GOAL - Take each line that has the word "with" and return it.

RECORDS SUPPLIED -
====

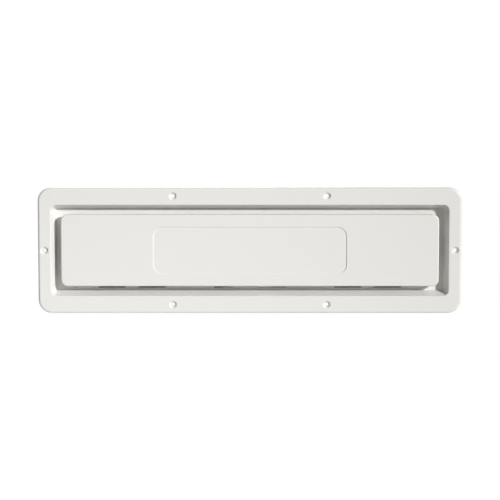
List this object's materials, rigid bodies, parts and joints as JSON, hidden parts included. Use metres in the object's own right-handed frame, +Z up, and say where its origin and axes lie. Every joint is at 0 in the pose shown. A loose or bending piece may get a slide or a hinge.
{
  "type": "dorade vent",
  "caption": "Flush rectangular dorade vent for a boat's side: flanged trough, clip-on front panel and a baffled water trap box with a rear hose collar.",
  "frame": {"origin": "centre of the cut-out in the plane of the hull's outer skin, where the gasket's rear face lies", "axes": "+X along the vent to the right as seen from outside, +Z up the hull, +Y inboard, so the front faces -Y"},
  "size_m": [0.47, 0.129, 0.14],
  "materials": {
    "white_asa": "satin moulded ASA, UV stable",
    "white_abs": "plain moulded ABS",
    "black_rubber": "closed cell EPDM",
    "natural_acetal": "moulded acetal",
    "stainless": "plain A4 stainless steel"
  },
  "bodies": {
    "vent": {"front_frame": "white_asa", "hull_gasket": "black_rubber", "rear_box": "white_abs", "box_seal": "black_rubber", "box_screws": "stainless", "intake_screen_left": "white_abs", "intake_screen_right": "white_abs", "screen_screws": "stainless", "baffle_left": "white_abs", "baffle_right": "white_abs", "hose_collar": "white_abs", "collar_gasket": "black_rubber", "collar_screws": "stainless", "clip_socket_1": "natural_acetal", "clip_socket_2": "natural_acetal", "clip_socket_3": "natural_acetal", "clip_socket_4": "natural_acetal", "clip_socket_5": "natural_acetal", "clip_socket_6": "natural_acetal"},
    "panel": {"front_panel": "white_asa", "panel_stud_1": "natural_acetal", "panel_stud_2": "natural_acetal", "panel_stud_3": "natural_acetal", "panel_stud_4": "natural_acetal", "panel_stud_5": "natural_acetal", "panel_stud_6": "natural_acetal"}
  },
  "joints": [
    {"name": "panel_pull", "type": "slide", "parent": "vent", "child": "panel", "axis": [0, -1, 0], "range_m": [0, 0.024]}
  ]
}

====

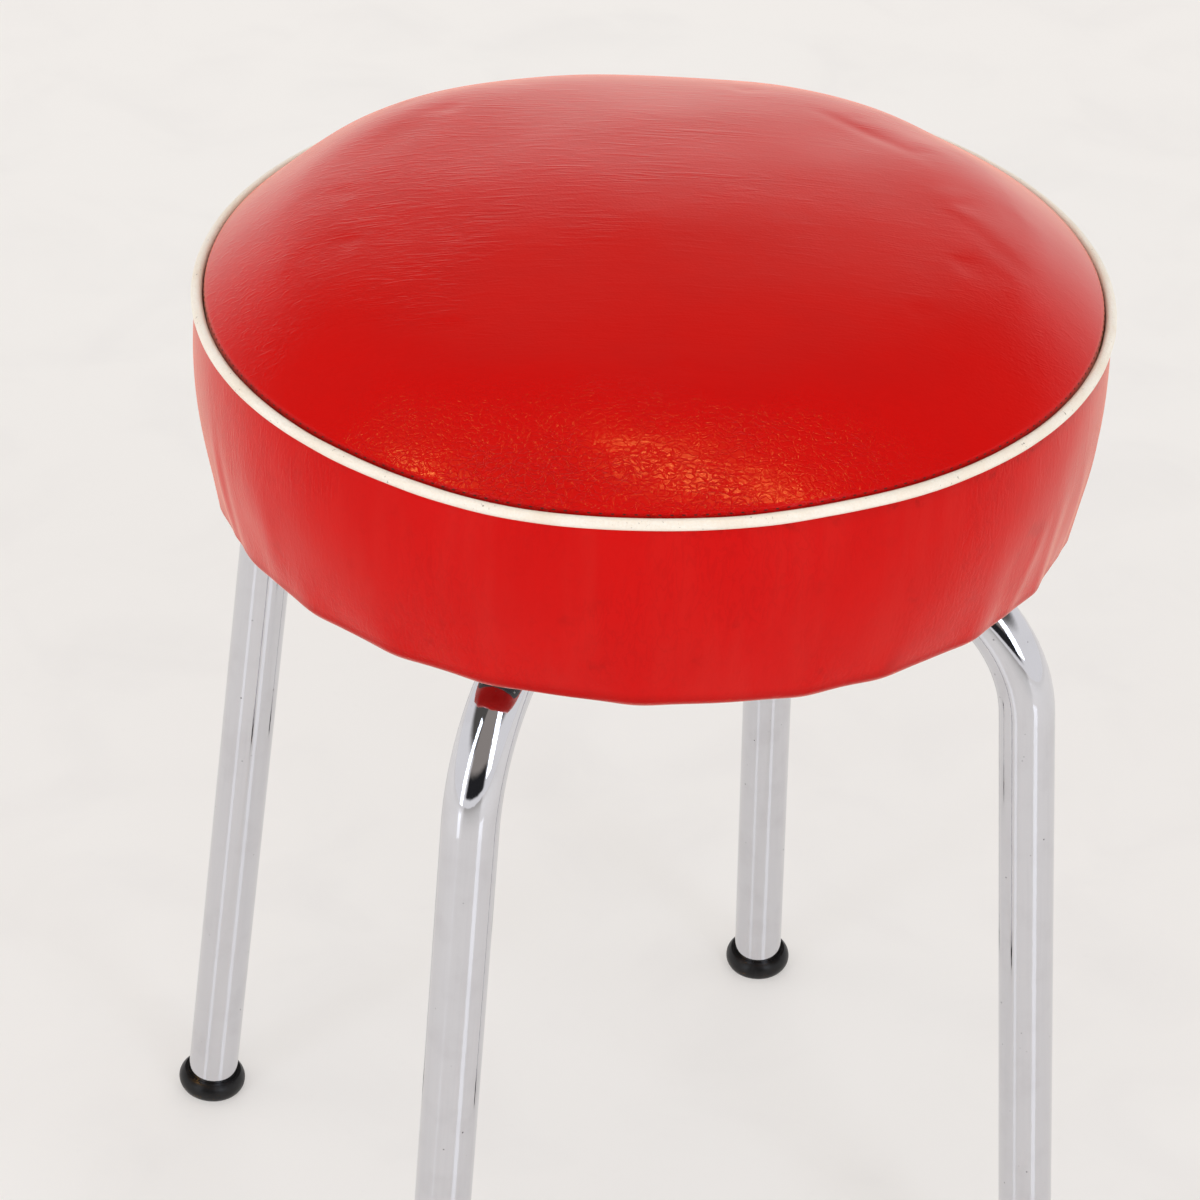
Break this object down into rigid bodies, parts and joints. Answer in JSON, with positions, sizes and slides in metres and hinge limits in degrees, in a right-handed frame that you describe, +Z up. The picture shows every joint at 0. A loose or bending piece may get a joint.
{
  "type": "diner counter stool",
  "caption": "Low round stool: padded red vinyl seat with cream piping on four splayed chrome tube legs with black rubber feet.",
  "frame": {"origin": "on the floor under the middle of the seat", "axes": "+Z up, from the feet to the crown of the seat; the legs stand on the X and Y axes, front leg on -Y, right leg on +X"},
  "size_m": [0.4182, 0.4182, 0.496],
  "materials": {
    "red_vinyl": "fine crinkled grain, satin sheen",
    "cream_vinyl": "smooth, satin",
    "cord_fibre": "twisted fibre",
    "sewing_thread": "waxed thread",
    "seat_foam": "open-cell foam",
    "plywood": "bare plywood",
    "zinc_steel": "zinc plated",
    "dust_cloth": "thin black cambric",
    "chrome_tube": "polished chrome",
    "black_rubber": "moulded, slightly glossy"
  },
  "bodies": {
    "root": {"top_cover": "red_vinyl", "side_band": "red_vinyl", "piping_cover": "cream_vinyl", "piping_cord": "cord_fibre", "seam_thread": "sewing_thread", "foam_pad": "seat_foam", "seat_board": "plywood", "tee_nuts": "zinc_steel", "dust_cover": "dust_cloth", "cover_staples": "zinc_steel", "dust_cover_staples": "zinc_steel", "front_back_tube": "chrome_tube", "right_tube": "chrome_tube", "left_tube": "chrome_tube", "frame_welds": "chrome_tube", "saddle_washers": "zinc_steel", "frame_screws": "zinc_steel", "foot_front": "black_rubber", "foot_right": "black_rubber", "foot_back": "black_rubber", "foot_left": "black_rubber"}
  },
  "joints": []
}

====

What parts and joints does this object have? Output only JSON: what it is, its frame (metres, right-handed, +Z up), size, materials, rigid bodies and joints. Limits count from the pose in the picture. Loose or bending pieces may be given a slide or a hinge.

====

EXERCISE ANSWER -
  "caption": "Flush rectangular dorade vent for a boat's side: flanged trough, clip-on front panel and a baffled water trap box with a rear hose collar.",
Break this object down into rigid bodies, parts and joints. Answer in JSON, with positions, sizes and slides in metres and hinge limits in degrees, in a right-handed frame that you describe, +Z up. The picture shows every joint at 0. A loose or bending piece may get a joint.
  "caption": "Low round stool: padded red vinyl seat with cream piping on four splayed chrome tube legs with black rubber feet.",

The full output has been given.